Instructions for the task:
Find the line containing "thread = seam_thread()" and copy it exactly, along with every line after it up to and including the line containing "and the label.". Copy nothing else.

Data records:
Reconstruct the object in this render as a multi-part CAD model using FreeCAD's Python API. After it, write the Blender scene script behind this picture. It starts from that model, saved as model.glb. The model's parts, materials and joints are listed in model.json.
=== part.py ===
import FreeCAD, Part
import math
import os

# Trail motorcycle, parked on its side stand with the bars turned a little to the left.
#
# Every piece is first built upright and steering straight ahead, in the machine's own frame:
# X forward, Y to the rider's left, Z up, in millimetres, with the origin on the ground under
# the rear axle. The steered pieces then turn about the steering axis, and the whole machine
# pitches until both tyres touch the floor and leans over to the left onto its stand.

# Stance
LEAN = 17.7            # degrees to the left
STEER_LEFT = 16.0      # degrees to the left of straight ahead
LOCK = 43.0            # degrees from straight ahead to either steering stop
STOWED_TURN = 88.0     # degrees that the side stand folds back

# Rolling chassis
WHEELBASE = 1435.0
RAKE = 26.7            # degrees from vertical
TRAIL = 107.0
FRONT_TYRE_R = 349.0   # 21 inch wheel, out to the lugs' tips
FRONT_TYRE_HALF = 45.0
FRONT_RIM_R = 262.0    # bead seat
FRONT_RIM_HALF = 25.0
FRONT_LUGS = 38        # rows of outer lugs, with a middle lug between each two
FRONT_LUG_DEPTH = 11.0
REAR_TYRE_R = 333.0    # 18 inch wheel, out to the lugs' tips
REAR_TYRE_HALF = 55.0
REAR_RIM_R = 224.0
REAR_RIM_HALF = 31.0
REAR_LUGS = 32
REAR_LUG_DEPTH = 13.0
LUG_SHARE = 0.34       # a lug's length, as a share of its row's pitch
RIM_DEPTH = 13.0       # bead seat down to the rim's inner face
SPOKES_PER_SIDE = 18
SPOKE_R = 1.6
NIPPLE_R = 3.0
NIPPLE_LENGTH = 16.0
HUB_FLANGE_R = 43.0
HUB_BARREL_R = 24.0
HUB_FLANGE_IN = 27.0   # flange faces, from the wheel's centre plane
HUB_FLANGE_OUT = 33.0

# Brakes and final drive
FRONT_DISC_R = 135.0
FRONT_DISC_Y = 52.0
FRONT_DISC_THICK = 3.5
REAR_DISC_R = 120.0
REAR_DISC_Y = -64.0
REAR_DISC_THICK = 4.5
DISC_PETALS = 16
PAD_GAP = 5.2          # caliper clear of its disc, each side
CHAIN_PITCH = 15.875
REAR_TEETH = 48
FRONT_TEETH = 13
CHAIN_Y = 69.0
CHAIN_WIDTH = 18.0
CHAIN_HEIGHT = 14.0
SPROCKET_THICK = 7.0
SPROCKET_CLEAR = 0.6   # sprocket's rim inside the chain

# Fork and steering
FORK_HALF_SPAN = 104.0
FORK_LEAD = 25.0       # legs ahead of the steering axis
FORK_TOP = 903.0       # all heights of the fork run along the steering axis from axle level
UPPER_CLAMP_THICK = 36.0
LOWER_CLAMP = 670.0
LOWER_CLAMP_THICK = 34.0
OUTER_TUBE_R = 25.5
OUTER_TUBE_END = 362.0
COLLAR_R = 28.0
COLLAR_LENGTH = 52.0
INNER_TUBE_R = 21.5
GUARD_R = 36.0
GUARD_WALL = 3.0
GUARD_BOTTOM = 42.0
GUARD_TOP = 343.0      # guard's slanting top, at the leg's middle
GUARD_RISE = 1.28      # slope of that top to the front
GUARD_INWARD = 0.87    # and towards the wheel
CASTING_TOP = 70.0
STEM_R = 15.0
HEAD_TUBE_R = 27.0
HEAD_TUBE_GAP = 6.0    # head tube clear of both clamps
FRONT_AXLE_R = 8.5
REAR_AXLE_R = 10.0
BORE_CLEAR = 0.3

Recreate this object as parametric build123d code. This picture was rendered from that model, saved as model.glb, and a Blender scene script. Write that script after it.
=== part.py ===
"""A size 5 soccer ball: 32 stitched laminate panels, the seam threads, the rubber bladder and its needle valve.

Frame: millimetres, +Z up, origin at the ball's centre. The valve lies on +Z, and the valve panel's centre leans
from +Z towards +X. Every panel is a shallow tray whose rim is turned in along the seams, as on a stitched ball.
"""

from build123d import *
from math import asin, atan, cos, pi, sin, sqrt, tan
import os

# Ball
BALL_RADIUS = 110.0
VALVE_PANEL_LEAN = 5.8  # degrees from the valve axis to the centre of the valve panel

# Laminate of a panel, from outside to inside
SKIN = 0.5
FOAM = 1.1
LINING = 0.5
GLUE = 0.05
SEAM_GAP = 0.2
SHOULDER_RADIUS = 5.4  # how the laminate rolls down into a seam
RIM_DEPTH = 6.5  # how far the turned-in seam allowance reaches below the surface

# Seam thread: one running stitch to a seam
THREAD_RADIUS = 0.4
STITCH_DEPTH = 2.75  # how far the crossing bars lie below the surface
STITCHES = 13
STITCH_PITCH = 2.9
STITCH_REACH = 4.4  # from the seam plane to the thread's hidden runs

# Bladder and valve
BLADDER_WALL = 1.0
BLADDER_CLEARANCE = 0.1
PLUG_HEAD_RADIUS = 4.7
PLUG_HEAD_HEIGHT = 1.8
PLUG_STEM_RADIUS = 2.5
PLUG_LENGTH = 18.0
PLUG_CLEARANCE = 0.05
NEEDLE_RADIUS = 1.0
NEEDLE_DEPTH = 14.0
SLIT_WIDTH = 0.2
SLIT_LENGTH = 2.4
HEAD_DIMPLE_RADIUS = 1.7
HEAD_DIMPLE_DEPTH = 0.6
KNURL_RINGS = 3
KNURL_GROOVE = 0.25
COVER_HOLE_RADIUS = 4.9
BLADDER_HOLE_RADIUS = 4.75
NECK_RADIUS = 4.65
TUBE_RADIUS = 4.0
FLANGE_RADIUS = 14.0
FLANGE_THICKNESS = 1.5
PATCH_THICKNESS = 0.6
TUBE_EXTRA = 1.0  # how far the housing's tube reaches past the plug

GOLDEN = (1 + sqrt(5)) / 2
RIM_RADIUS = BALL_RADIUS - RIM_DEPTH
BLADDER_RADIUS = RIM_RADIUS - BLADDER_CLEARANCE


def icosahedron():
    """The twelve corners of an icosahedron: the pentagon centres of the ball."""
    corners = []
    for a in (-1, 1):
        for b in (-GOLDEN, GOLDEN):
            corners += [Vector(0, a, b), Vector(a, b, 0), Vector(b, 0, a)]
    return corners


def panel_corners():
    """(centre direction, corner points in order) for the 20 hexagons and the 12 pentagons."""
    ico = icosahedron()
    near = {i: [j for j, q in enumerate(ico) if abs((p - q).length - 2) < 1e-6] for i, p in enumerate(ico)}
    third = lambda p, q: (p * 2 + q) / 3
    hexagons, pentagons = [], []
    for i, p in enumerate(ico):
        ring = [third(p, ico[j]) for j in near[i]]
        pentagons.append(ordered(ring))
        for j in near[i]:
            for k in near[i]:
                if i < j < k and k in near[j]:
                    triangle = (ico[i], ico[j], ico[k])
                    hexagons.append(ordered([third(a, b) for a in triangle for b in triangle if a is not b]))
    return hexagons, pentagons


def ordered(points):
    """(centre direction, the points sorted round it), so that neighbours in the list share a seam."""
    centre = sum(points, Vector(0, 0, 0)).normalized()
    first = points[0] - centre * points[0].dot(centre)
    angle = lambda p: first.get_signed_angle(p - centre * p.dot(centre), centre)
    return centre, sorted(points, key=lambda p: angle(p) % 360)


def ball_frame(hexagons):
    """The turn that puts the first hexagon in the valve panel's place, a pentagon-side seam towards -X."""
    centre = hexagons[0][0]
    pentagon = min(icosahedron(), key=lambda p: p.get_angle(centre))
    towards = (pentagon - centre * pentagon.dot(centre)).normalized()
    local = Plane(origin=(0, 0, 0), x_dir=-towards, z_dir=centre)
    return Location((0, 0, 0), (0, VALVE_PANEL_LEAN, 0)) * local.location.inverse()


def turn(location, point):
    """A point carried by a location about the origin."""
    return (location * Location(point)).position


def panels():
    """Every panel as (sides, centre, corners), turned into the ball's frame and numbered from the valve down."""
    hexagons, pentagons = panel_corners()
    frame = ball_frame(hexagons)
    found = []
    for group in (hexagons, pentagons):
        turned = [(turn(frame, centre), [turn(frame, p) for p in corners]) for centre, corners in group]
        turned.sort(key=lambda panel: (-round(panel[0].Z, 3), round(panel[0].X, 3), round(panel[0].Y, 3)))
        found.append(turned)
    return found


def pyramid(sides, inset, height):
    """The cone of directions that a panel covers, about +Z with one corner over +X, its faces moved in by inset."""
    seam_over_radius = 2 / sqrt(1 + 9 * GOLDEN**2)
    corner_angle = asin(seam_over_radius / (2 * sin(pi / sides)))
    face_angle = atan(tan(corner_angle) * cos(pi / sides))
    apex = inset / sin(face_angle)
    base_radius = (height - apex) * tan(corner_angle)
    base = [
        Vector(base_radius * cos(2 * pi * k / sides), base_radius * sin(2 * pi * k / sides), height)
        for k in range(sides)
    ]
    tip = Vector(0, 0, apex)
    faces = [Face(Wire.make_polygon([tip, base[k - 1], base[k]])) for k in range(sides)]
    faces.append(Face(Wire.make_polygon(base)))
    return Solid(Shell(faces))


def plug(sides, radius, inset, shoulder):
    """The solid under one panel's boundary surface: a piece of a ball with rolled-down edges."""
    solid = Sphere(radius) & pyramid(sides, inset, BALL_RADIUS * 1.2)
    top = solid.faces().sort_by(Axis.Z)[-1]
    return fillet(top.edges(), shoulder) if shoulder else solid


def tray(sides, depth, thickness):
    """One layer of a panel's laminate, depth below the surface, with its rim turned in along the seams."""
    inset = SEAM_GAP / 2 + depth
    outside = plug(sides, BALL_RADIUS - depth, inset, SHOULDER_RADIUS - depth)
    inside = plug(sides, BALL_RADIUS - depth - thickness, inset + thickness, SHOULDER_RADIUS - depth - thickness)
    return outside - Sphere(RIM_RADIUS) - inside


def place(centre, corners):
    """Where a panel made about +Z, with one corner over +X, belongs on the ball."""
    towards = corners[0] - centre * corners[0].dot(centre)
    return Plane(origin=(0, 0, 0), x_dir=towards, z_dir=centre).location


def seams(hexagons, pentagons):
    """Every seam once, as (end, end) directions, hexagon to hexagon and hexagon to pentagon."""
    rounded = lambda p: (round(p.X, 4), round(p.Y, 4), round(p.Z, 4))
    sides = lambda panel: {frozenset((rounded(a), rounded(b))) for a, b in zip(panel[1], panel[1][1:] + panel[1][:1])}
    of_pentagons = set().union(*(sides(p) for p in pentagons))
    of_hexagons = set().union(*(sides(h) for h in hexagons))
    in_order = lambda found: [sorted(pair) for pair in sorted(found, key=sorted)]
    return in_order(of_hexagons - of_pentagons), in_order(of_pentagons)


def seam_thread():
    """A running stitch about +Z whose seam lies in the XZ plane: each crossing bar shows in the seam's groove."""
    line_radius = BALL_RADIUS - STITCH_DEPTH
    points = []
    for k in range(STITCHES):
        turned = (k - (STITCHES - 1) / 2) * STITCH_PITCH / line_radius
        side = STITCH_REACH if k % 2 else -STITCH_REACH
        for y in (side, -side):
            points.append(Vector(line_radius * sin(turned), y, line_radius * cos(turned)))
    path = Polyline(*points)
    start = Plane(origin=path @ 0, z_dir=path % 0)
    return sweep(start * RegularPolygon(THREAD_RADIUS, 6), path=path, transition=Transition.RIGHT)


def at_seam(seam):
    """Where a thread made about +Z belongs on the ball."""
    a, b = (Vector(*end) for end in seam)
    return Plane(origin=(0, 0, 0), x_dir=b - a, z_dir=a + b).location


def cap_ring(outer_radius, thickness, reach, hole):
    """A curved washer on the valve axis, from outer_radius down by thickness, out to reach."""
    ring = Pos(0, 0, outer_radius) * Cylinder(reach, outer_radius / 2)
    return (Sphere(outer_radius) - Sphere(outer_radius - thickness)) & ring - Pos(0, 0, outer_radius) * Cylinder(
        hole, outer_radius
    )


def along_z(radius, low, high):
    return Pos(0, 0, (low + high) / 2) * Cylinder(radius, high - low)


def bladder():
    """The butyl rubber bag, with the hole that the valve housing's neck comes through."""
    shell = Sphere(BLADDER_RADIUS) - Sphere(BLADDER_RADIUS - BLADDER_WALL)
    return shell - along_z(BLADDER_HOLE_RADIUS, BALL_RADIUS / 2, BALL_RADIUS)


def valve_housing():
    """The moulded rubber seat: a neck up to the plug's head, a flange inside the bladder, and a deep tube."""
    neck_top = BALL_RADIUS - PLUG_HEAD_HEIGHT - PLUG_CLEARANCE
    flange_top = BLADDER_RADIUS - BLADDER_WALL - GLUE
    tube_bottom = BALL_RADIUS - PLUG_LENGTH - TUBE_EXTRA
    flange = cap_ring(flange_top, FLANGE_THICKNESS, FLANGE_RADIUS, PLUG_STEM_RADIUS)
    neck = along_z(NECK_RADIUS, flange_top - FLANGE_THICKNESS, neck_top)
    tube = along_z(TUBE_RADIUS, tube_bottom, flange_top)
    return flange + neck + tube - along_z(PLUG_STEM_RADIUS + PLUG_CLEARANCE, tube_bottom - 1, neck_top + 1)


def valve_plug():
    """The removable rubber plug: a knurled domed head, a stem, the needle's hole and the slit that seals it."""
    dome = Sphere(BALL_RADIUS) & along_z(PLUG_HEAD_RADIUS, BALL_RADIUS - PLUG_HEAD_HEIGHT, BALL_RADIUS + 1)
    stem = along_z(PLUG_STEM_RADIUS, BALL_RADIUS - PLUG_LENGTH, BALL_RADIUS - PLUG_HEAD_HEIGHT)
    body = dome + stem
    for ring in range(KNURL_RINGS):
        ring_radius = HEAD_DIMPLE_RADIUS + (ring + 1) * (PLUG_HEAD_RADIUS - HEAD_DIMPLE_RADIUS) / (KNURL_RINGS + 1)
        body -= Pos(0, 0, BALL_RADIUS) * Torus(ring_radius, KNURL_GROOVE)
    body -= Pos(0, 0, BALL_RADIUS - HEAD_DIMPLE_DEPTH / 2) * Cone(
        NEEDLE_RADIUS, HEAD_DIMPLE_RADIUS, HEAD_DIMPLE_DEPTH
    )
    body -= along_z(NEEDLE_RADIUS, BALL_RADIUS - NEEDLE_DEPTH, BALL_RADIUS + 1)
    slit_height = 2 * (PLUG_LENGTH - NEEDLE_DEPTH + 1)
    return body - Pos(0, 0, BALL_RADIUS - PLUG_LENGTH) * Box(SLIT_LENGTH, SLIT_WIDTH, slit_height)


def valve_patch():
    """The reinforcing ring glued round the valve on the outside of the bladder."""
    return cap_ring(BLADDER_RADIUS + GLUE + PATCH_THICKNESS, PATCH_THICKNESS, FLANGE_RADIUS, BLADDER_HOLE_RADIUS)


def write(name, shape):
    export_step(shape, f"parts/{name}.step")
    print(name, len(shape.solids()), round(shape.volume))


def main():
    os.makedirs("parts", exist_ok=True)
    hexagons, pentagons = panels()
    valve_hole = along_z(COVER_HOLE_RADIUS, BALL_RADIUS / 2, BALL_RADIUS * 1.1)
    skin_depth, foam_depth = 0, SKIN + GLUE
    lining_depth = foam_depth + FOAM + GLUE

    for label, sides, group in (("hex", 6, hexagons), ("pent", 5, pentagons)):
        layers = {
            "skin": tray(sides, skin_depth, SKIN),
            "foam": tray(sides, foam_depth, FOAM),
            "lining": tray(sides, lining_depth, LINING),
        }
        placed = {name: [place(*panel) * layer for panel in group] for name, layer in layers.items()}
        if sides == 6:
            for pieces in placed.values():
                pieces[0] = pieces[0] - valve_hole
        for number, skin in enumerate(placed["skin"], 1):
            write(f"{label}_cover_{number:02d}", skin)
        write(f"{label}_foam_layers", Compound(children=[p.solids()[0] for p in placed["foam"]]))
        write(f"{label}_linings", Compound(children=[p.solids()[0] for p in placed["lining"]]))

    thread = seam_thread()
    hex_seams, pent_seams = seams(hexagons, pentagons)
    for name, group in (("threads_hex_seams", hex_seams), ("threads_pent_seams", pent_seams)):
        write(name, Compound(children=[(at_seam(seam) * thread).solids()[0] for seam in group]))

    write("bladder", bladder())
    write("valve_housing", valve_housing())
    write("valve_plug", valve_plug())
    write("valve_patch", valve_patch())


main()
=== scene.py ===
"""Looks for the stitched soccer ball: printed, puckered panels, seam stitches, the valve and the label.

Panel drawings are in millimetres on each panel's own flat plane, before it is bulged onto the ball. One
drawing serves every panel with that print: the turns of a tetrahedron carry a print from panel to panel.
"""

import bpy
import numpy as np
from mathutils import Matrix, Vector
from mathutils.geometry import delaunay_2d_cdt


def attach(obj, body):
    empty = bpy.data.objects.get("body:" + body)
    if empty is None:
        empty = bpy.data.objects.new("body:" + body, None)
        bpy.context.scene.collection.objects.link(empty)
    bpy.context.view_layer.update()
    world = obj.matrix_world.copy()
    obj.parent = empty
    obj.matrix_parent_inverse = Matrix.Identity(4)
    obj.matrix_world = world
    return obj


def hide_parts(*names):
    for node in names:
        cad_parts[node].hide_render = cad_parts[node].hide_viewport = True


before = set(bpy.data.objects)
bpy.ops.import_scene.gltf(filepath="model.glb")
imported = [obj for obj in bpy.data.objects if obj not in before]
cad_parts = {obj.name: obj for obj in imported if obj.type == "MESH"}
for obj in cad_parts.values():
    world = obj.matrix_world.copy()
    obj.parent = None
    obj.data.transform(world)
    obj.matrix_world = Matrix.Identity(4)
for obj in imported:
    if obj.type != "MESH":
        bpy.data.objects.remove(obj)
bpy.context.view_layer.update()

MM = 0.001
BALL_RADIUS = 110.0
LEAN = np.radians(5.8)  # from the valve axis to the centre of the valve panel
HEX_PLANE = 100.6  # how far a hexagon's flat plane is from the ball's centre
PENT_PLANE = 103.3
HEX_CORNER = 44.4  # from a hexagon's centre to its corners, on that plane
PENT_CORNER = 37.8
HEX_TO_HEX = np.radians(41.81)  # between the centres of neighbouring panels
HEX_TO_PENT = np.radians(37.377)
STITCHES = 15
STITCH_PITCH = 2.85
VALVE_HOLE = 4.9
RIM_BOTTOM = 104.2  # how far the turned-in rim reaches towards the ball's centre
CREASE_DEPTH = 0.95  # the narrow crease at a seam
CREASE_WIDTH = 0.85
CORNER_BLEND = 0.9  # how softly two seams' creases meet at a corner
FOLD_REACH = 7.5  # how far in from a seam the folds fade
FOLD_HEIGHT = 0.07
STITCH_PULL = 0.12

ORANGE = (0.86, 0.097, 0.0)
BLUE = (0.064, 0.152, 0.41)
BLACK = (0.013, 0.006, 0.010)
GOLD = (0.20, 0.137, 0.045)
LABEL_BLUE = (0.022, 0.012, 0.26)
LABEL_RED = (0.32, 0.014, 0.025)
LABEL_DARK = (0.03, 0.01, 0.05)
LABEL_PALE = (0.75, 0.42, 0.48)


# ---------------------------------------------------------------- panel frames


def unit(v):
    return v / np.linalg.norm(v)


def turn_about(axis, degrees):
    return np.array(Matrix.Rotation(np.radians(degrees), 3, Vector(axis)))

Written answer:
    thread = seam_thread()
    hex_seams, pent_seams = seams(hexagons, pentagons)
    for name, group in (("threads_hex_seams", hex_seams), ("threads_pent_seams", pent_seams)):
        write(name, Compound(children=[(at_seam(seam) * thread).solids()[0] for seam in group]))

    write("bladder", bladder())
    write("valve_housing", valve_housing())
    write("valve_plug", valve_plug())
    write("valve_patch", valve_patch())


main()
=== scene.py ===
"""Looks for the stitched soccer ball: printed, puckered panels, seam stitches, the valve and the label.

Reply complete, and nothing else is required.